Each line containing the word "from" must be collected.
------ DATA LINES
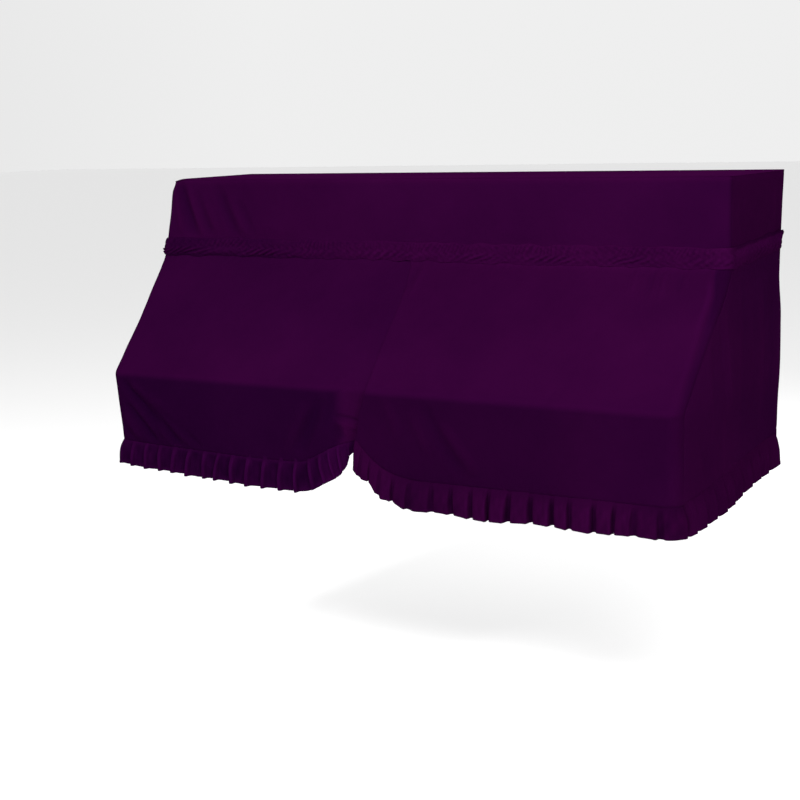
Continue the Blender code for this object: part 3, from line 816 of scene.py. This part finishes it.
def make_band(side, low_c, high_c):
    """A band from the lid's edge down to the seam under the trim."""
    places = corner_places(low_c, high_c, -0.1)
    low = side_seam(places)
    z = TOP_EDGE + (low - TOP_EDGE) * spaced(0, 1, STEP / -BAND_SEAM)[:, None]
    points = skin(places, z)
    relief, fold = band_relief(points, places, low)
    points = relieved(points, relief)
    points[..., 2] -= corner_sag(points[..., 0], points[..., 1]) * share(z, -0.050, 0.0)
    half = HALF * thinned(-z, 0.004)
    piece = sewn(f"{side}_band_cloth", points, fold, half, SIDE_EDGES)
    dress(piece, f"{side}_band", VELVET)


def hem_seam(hand, c):
    """The height of the hem seam at places round the cover."""
    front, corner, side = lengths_around(HEM_LEVEL)[:3]
    s = np.interp(np.abs(c), [0, 1, 2, 3], [0, front, front + corner, front + corner + side])
    return smooth(HEM_RIGHT if hand > 0 else HEM_LEFT, np.where(c < 0, -s, s))


def lower_grid(places, hand):
    """Heights for a lower panel: rows from the seam under the trim to the hem seam."""
    top, hem = side_seam(places), hem_seam(hand, places)
    upper = np.linspace(0, 1, int((BAND_SEAM - FOLD) / STEP) + 1)[:, None]
    lower = np.linspace(0, 1, int(LOWER_DROP / STEP) + 1)[1:, None]
    return np.concatenate((top + (FOLD - top) * upper, FOLD + (hem - FOLD) * lower))


def corner_fold(points, c):
    """The fold along the right end's front corner: its relief, and its painted shade and highlight.
    """
    x, z = points[..., 0], points[..., 2]
    within = HALF_WIDTH - x
    turn_at, turn_half, lean = [smooth(CORNER_FOLDS, z, column) for column in (1, 2, 3)]
    ridge = CORNER_RIDGE * mound(within - turn_at - 0.012, 0.008)
    trough = CORNER_TROUGH * mound(within - turn_at + 0.004, 0.009)
    run = share(z, -0.205, -0.240) * share(z, -0.470, -0.400) * share(within, 0.0, 0.012)
    # painted shade on the turn to the side, a painted highlight before it, painted light by the
    # fold
    turn_shade = ease(within, turn_at + turn_half, turn_at - turn_half) * share(z, -0.475, -0.455)
    highlight = mound(within - turn_at - turn_half - 0.006, 0.005)
    highlight *= share(z, -0.215, -0.235) * share(z, -0.33, -0.27)
    below = 0.9 * share(x, 0.45, 0.65) + 0.3 * ease(c, 1.2, 2)
    painted_tone = 0.8 * highlight - turn_shade * lean * (1 - 0.75 * ease(c, 1.3, 2.0))
    painted_tone += below * share(z, FOLD + 0.01, FOLD - 0.02)
    painted_tone += 0.25 * share(z, FOLD, FOLD + 0.02) * (c < 1.5)
    return run * (ridge - trough), painted_tone


def lower_relief(points, c, places, hand, seed):
    """The relief of a lower panel's cloth, and its painted shade and highlight."""
    y, z = points[..., 1], points[..., 2]
    under_trim = side_seam(places) - z - UNDER_TRIM
    over_hem = z - hem_seam(hand, places)
    along = points[..., 0] - y
    inner = share(under_trim, 0, 0.033) * (0.35 + 0.65 * share(over_hem, 0.0, 0.03))
    relief = panel_relief(points, seed) * inner
    front, side = panel_creases(points, c)
    side *= share(y - front_y(z) - corner_radius(z), 0.0, 0.03)
    # painted shade on the left front's top; on the right end painted light at the front, shade
    # further back
    if hand < 0:
        painted_tone = -0.28 * share(z, -0.42, -0.34) * (c > -1.5)
    elif places[0] < 1:
        corner, painted_tone = corner_fold(points, c)
        side += corner
    else:
        painted_light = ease(y, -0.235, -0.285) * share(z, -0.500, -0.470)
        painted_tone = 1.1 * painted_light + (1 - painted_light) * (1.0 - 1.4 * share(y, -0.24, 0.08))
        painted_tone -= 0.7 * share(z, -0.40, -0.30) + 0.5 * share(z, -0.46, -0.52)
    gathers = puckers(along, under_trim, seed + 20, 0.023, 0.0011, 0.022)
    pulled = puckers(along, over_hem, seed + 30, 0.023, 0.0009, 0.014)
    folds = (front + side) * share(over_hem, 0.001, 0.018)
    # painted shade in creases and gathers, and painted light over the shadow under the trim on the
    # right
    fold = np.clip((folds + 2.5 * gathers + 2.0 * pulled) / CREASE_FULL, -1, 1) + painted_tone
    fold += 1.3 * share(along, 0.15, 0.50) * np.exp(-np.maximum(under_trim, 0) / 0.004)
    return relief + folds + gathers + pulled, fold


def lower_cloth(z, c, places, hand, seed):
    """A lower panel's points, painted shade and half thickness: places is where its hem is sewn."""
    points = skin(c, z)
    relief, fold = lower_relief(points, c, places, hand, seed)
    half = HALF * thinned(z - hem_seam(hand, places), 0.010, 0.40)
    return relieved(points, relief), fold, half


def make_left_front():
    """The left half, which runs on a little under the right one."""
    places = corner_places(-2.0, OVERLAP / lengths_around(FOLD)[0], FOLD)
    z = lower_grid(places, -1)
    points, fold, half = lower_cloth(z, places, places, -1, 41)
    points[..., 1] += left_tuck(points[..., 0], z)
    piece = sewn("left_front_cloth", points, fold, half, ["left"])
    dress(piece, "left_front", LEFT_VELVET)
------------
▸ OUTPUT FOR THIS TASK
Continue the Blender code for this object: part 3, from line 816 of scene.py. This part finishes it.
    """A band from the lid's edge down to the seam under the trim."""
    """Heights for a lower panel: rows from the seam under the trim to the hem seam."""